3.4. GAP 4: Active/Active HA of cinder-volume

  • Type: ‘reliability/scalability’
  • Description:
  • Desired State:

    • Cinder-volume can run in an active/active configuration.
  • Current State:

    • Only one cinder-volume instance can be active. Failover to be handledby

    external mechanism such as pacemaker/corosync.

  • Gap

    • Cinder-volume doesn’t supprt active/active configuration.

3.5. GAP 5: Cinder volume multi-attachment

  • Type: ‘reliability’
  • Description:
  • Desired State

    • Cinder volumes can be attached to multiple VMs at the same time. So that

    active/standby stateful VNFs can share the same Cinder volume.

  • Current State

    • Cinder volumes can only be attached to one VM at a time.
  • Gap

    • Nova and cinder do not allow for multiple simultaneous attachments.

General comment for the next release. Remote volume replication is another important project for storage HA. The HA team will monitor this multi-blueprint activity that will span multiple OpenStack releases. The blueprints aren’t approved yet and there dependencies on generic-volume-group.

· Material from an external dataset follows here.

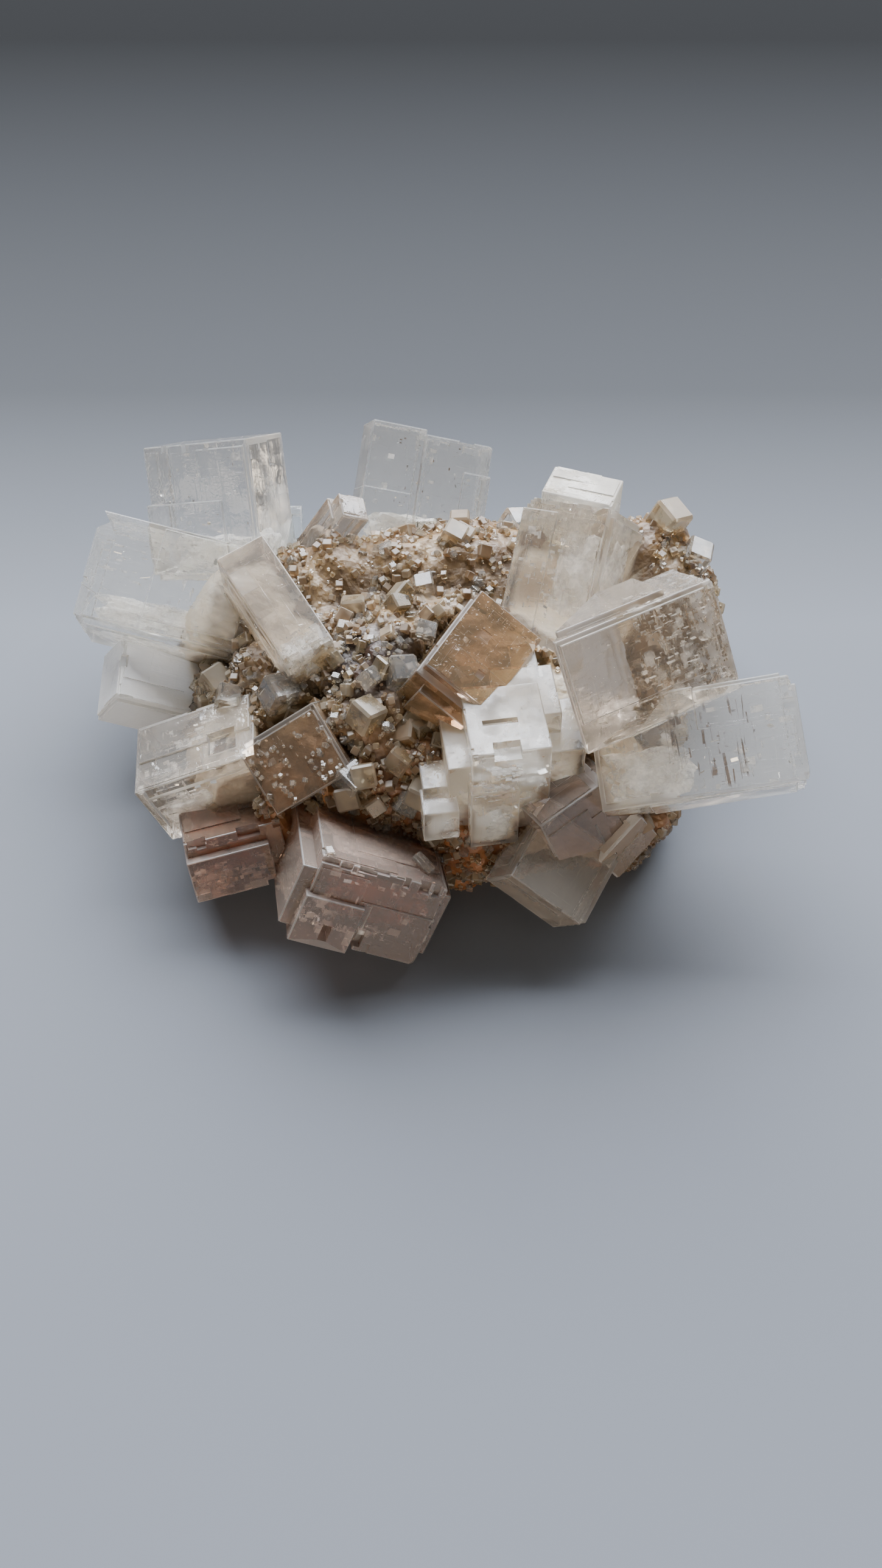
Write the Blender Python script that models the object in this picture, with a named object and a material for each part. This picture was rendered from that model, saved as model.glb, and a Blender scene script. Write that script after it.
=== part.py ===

3.6. GAP 6: HA tests improvements in fuel

  • Type: ‘robustness’

  • Description:

    • Desired State - Increased test coverage for HA during install
    • Current State - A few test cases are available

4. Next Steps:

The six gaps above demonstrate that on going progress is being made in various OPNFV and OpenStack communities. The OPNFV-HA team will work to suggest blueprints for the next OpenStack Summit to help continue the progress of high availability in the community.